▸ Objective
Copy out each line of the listing that has the word "parts" in it.

Begin Exercise data

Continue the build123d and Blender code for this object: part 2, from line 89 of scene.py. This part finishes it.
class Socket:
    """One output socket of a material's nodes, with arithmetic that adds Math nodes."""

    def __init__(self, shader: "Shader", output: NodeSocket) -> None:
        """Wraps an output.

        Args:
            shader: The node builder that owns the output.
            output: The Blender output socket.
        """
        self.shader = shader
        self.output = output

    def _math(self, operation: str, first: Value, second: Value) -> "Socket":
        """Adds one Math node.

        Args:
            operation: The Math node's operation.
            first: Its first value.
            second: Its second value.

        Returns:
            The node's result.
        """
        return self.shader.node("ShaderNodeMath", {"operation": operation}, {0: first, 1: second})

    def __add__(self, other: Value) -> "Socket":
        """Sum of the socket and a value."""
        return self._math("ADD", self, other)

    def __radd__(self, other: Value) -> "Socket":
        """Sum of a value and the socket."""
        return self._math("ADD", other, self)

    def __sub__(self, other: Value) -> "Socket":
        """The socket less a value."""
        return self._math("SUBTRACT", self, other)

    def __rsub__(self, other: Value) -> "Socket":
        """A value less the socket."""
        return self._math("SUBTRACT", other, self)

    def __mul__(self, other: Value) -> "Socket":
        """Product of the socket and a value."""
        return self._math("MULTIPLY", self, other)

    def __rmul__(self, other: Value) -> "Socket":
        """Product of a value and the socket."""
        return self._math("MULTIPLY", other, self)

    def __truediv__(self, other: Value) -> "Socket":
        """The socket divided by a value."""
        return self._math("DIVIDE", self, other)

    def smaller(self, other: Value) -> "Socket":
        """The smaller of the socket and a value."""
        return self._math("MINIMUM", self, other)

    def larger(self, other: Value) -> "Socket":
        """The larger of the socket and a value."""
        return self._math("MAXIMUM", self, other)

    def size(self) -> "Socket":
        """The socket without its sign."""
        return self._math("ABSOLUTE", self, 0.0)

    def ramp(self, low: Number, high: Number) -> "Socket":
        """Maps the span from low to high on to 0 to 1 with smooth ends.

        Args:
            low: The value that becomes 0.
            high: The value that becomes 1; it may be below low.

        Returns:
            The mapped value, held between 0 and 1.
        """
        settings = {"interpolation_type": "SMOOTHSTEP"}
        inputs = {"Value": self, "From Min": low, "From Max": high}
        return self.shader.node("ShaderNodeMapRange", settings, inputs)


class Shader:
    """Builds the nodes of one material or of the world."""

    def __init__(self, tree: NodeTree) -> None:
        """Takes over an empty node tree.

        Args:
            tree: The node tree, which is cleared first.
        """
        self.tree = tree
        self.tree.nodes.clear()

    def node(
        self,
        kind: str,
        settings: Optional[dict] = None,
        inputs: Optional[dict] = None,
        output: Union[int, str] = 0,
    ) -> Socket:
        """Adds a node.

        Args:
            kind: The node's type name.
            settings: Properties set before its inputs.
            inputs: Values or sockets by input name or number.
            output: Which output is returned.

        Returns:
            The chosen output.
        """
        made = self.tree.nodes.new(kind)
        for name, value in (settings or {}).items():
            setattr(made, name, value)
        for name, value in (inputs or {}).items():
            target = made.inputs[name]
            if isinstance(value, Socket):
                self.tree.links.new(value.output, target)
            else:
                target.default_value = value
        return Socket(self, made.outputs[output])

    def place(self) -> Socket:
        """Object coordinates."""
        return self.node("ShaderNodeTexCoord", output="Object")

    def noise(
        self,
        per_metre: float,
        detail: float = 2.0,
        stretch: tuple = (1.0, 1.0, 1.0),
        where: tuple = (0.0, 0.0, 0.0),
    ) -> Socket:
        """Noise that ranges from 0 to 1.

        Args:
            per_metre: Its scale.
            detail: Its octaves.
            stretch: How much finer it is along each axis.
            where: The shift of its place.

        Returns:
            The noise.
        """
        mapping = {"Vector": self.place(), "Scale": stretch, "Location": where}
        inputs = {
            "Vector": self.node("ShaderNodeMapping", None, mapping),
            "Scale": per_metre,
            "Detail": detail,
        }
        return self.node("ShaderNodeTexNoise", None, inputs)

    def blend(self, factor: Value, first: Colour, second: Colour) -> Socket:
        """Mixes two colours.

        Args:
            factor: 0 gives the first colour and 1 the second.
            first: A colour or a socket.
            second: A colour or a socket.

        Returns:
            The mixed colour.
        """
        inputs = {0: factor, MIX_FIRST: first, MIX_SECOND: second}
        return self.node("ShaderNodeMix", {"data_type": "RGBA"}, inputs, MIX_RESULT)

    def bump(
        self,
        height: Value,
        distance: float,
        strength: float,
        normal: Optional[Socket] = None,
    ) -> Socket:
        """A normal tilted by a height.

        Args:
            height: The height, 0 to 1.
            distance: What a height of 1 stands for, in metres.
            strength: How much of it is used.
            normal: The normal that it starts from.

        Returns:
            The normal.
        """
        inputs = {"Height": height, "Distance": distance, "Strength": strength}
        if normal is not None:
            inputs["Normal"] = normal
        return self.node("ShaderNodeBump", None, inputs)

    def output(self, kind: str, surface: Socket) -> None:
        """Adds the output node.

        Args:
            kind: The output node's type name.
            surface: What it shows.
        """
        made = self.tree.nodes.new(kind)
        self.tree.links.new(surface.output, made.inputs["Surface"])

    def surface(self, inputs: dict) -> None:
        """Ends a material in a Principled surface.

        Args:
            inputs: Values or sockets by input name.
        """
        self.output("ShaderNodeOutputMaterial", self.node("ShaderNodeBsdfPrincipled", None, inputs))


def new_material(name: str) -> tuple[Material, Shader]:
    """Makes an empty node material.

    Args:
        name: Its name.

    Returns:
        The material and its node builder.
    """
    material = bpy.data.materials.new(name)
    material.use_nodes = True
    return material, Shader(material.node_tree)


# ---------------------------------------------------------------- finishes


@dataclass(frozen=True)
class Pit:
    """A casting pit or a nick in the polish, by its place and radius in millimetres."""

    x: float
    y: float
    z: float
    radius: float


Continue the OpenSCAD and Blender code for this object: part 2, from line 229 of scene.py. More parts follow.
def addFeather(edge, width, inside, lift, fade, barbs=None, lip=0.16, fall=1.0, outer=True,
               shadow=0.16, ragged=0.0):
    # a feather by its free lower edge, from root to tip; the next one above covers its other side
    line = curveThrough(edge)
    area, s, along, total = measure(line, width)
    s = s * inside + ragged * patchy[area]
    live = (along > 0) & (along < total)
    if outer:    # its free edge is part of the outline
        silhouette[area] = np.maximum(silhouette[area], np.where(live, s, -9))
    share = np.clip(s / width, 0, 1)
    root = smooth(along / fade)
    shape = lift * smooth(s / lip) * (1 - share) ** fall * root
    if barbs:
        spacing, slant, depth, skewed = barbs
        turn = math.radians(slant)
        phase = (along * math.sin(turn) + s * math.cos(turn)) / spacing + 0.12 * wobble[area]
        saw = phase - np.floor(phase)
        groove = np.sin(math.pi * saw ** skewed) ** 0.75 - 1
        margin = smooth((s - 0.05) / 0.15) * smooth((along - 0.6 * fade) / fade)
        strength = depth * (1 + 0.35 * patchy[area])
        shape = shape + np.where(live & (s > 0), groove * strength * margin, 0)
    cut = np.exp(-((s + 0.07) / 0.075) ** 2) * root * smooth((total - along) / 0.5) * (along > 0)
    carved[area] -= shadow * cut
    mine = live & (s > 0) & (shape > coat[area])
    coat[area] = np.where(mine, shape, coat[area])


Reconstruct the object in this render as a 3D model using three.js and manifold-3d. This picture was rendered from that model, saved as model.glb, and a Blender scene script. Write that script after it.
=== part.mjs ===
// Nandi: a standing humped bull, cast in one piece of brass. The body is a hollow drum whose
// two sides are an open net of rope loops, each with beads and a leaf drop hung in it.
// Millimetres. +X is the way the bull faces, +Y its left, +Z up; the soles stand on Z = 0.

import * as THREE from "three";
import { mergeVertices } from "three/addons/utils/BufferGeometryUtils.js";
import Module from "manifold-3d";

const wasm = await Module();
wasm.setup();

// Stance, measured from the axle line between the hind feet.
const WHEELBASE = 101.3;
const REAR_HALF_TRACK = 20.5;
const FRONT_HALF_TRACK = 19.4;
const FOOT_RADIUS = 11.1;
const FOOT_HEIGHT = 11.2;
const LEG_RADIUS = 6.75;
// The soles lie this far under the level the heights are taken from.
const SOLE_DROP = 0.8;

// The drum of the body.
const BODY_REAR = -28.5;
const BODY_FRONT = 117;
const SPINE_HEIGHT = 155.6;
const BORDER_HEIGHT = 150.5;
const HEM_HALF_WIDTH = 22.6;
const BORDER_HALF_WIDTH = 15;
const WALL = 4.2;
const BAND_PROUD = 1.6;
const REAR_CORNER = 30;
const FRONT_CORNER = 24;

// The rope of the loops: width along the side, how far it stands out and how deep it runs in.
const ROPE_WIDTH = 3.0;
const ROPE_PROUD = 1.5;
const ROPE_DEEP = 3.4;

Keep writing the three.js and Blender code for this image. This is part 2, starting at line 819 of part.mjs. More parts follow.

End Exercise data

▸ Worked answer
Continue the OpenSCAD and Blender code for this object: part 2, from line 229 of scene.py. More parts follow.
Keep writing the three.js and Blender code for this image. This is part 2, starting at line 819 of part.mjs. More parts follow.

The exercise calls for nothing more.